Paul Suff takes a look a the realities of biomass after the Renewable Energy Association joins industry in calling for greater subsidies for the fuel

Drax reported its annual financial figures a few weeks ago and again made a plea to the government to change the rules governing biomass.

The company operates Western Europe’s largest coal-fired power station, providing around 7% of the UK’s electricity, and has aspirations to become a major source of renewable power.

The Yorkshire power station is the largest single emitter of CO2 in the UK, but if government subsidies for biomass increased, Drax, and other coal-fired power plants, could have a lower carbon footprint than gas-fired power stations, says the company.

Drax has been using biomass to co-fire the 3,870MW plant since 2003, gradually increasing it to supply 8% of fuel in the 12 months to the end of June.

The environmental benefit of increasing biomass at the expense of coal is considerable, as, according to the European Biomass Industry Association, the substitution of one tonne of coal with refined biomass reduces net CO2 emissions by three tonnes.

CEO Dororthy Thompson says the proportion of biomass at Drax could rise to 50% or more if the level of financial support was higher.

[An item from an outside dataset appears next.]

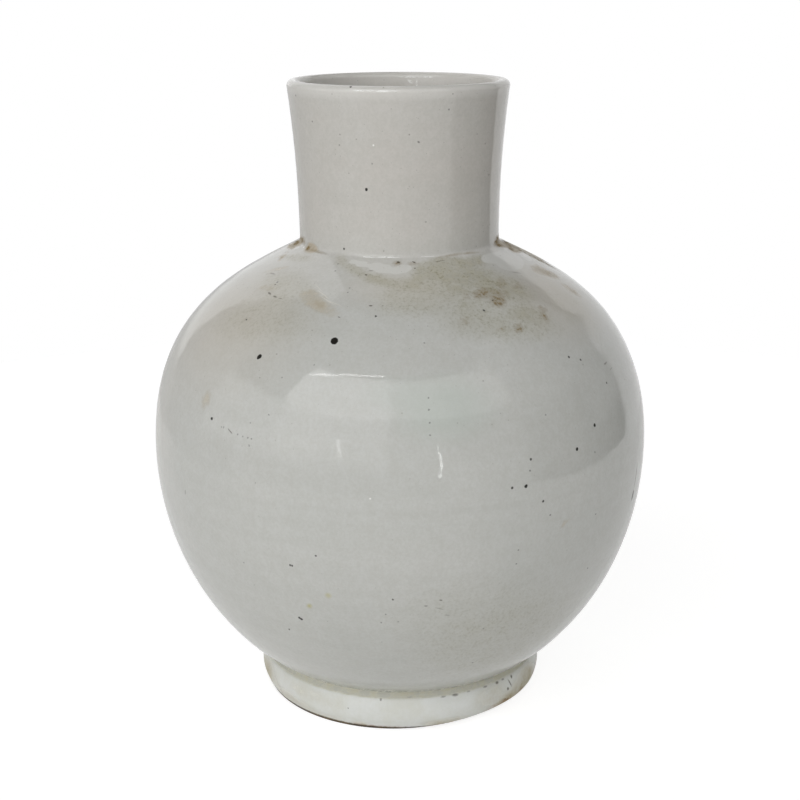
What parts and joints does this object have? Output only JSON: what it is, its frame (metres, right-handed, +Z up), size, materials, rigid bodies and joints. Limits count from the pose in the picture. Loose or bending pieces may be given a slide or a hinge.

Currently, biomass generation is awarded only half a ROC – renewable obligation certificate – per unit of electricity, whereas two ROCs are awarded for each unit produced by offshore wind.

The government is due to make a decision on subsidy levels for biomass by the end of the year, but any rise, and subsequent upsurge in biomass use by coal-fired plants, raises questions about the source of the feedstock.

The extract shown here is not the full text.